2. Foster Care Trial Period: For people who are considering fostering, there seems to be a fairly large gap between the information that’s readily available and the dive into registration and training. Becoming a foster parent is a huge commitment without much of a visible onboarding process before actually signing up. We are proposing a way for someone who’s considering becoming a foster parent to get a “trial period” and be connected to a current foster family. After the foster family spends time with the potential foster parent and creates a trusting relationship with him/her, the potential foster parent would be able to provide babysitting services so that the current foster parents could go on a date. There also might be opportunities for a potential foster parent to bring along a friend who is more cursorily interested in finding out more to meet the family, creating a more personal connection to the foster care system.

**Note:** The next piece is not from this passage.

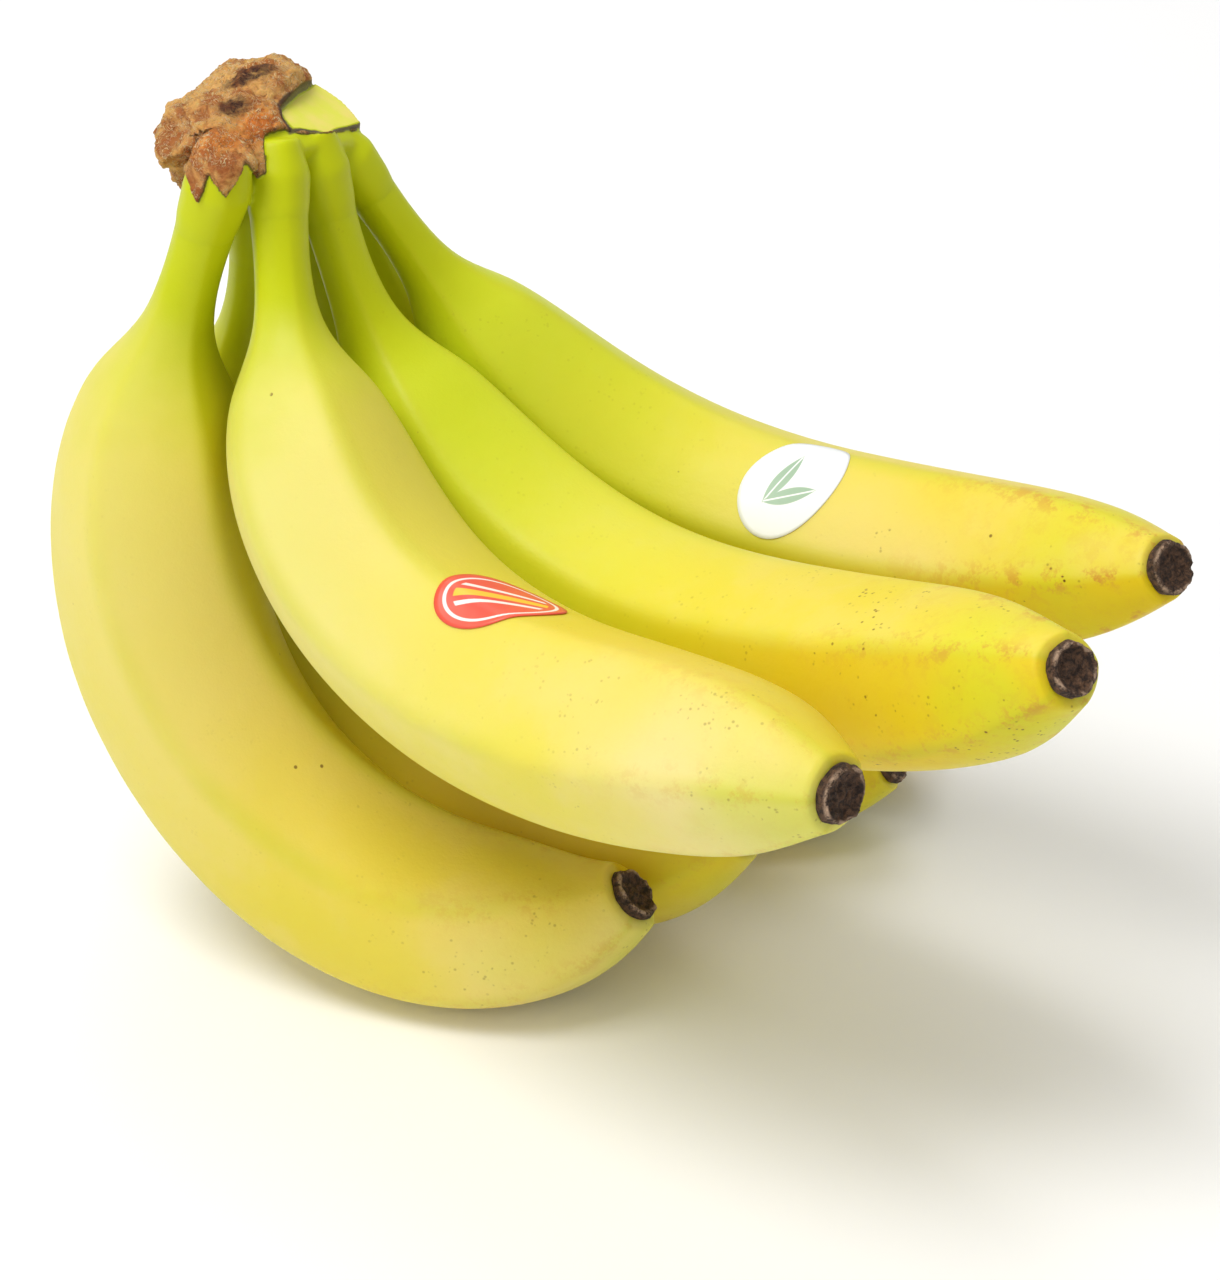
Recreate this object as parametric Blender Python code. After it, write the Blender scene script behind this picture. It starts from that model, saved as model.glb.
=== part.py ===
"""A bunch of seven bananas, as cut from the stem and laid on its curved side. Metres, +Z up, floor at z = 0."""

import math

import bmesh
import bpy
import numpy as np
from mathutils import Matrix, Vector, noise

MM = 0.001

# Each banana: root = where its stalk leaves the crown (mm); heading = compass turn of its plane at the
# stalk and at the tip; lean = how far that plane tips sideways; pitch = climb of the centre line at the
# five stations below; length along the centre line and girth radius in mm; turn = where its ridges sit
# at the stalk and at the tip; plump = radius in mm added on the inner side only.
PITCH_STATIONS = (0.0, 0.22, 0.5, 0.75, 1.0)
FINGERS = {
    "banana_front_1": dict(root=(-70, 26, 166), heading=(-32, -16), lean=-6,
                           pitch=(-107, -102, -63, -19, 44), length=225, girth=17.5, turn=(45, -30),
                           plump=2.4),
    "banana_front_2": dict(root=(-59, 33, 161), heading=(-32, -49), lean=-21,
                           pitch=(-77, -63, -14, 12, 10), length=195, girth=19.0, turn=(36, 26)),
    "banana_front_3": dict(root=(-52, 43, 157), heading=(-28, -52), lean=-1,
                           pitch=(-80, -54, -2, 21, 34), length=226, girth=18.2, turn=(46, 46)),
    "banana_front_4": dict(root=(-47, 52, 154), heading=(-20, -39), lean=16,
                           pitch=(-66, -57, -9, 14, 27), length=211, girth=16.8, turn=(54, 60)),
    "banana_back_1": dict(root=(-64, 41, 152), heading=(-43, -25), lean=3,
                          pitch=(-96, -108, -51, -2, 41), length=230, girth=17.5, turn=(20, 20)),
    "banana_back_2": dict(root=(-56, 51, 150), heading=(-20, -11), lean=8,
                          pitch=(-85, -77, -61, -21, 27), length=202, girth=17.7, turn=(20, 20)),
    "banana_back_3": dict(root=(-48, 60, 149), heading=(-44, -41), lean=28,
                          pitch=(-106, -97, -64, -32, 7), length=208, girth=18.1, turn=(20, 20)),
}
RESTING = ("banana_front_1", "banana_back_1", "banana_back_2", "banana_back_3")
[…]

3. “Help line” for Foster parents: This proposal would connect a large-scale network of people who have either been foster parents in the past, currently foster parents or even ex-foster children who sign up to provide real time stories/experiences/guidance for foster parents who have questions. This service would be mostly web-based, where users with foster backgrounds can sign up to provide support for people with similar stories. The service will have users fill out an initial survey that will help inform the service to make the “best match” for individual cases. The connections could be hosted via phone, FaceTime, or face to face. This proposal would provide an “in between” counseling service for foster parents in need of advice.